Data records →
** BEGIN **

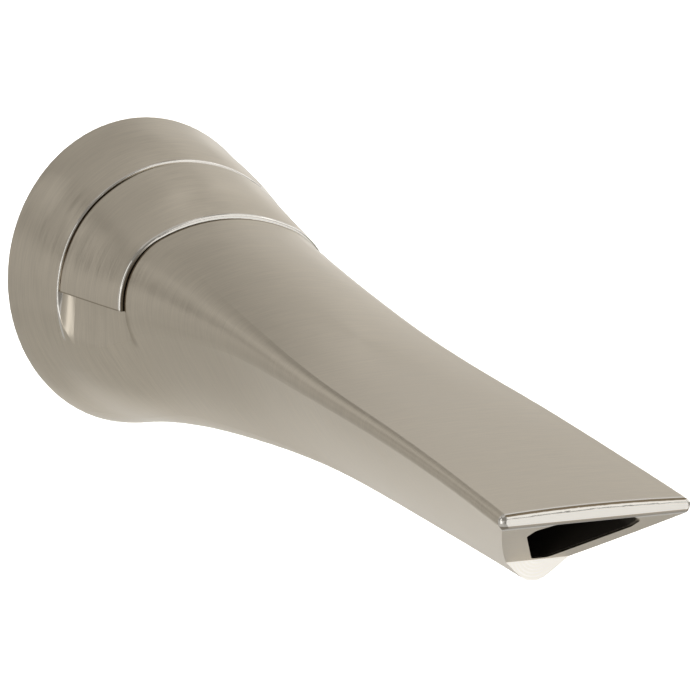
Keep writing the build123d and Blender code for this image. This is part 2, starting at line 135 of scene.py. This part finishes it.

** END **
** BEGIN **

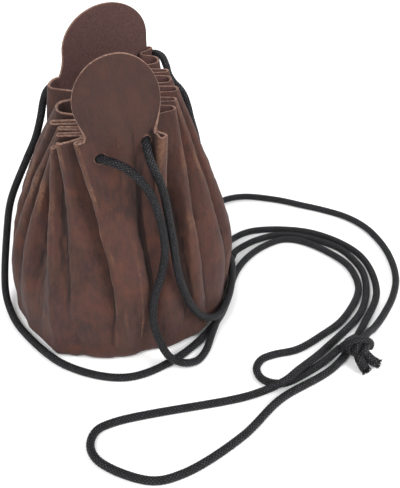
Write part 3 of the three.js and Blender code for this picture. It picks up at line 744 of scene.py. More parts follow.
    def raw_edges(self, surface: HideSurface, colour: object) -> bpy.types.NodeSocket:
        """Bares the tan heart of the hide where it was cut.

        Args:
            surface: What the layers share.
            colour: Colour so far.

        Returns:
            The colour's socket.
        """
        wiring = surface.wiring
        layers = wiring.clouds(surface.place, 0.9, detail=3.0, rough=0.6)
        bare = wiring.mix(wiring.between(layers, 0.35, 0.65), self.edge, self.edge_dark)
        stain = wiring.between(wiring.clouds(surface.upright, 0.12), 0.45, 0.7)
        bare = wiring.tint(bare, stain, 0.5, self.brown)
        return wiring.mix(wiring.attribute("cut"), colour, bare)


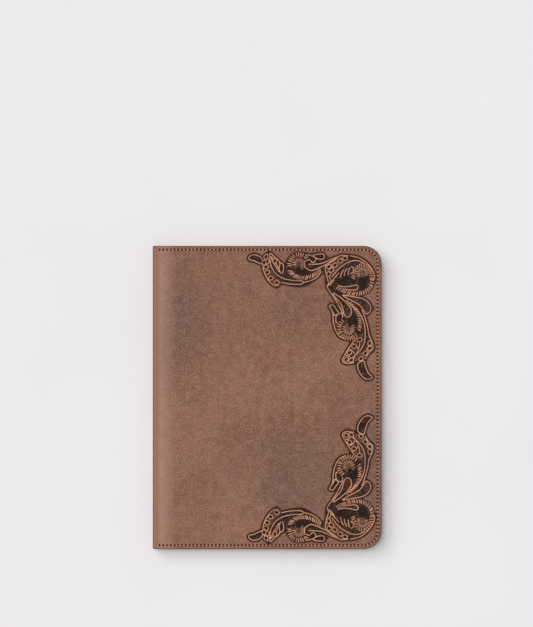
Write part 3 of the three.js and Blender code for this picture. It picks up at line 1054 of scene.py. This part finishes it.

** END **

What this task involves →
Write out again only the lines from the line containing "More parts follow." through the line containing "1054 of scene.py. This part finishes it.", both included, exactly as they are.

Result for this exercise →
Write part 3 of the three.js and Blender code for this picture. It picks up at line 744 of scene.py. More parts follow.
    def raw_edges(self, surface: HideSurface, colour: object) -> bpy.types.NodeSocket:
        """Bares the tan heart of the hide where it was cut.

        Args:
            surface: What the layers share.
            colour: Colour so far.

        Returns:
            The colour's socket.
        """
        wiring = surface.wiring
        layers = wiring.clouds(surface.place, 0.9, detail=3.0, rough=0.6)
        bare = wiring.mix(wiring.between(layers, 0.35, 0.65), self.edge, self.edge_dark)
        stain = wiring.between(wiring.clouds(surface.upright, 0.12), 0.45, 0.7)
        bare = wiring.tint(bare, stain, 0.5, self.brown)
        return wiring.mix(wiring.attribute("cut"), colour, bare)


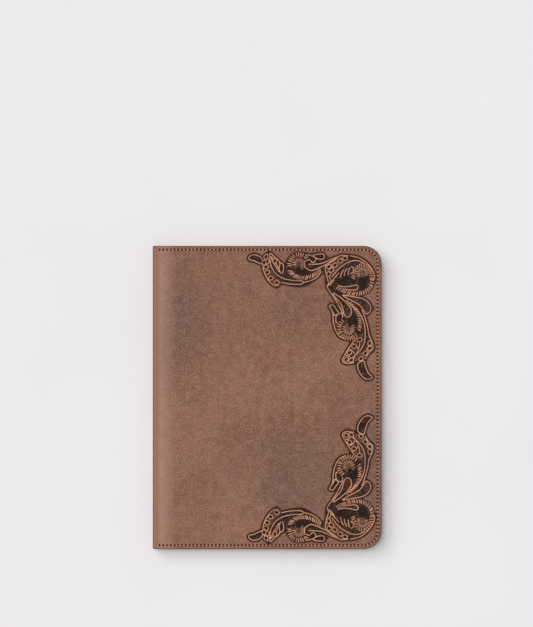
Write part 3 of the three.js and Blender code for this picture. It picks up at line 1054 of scene.py. This part finishes it.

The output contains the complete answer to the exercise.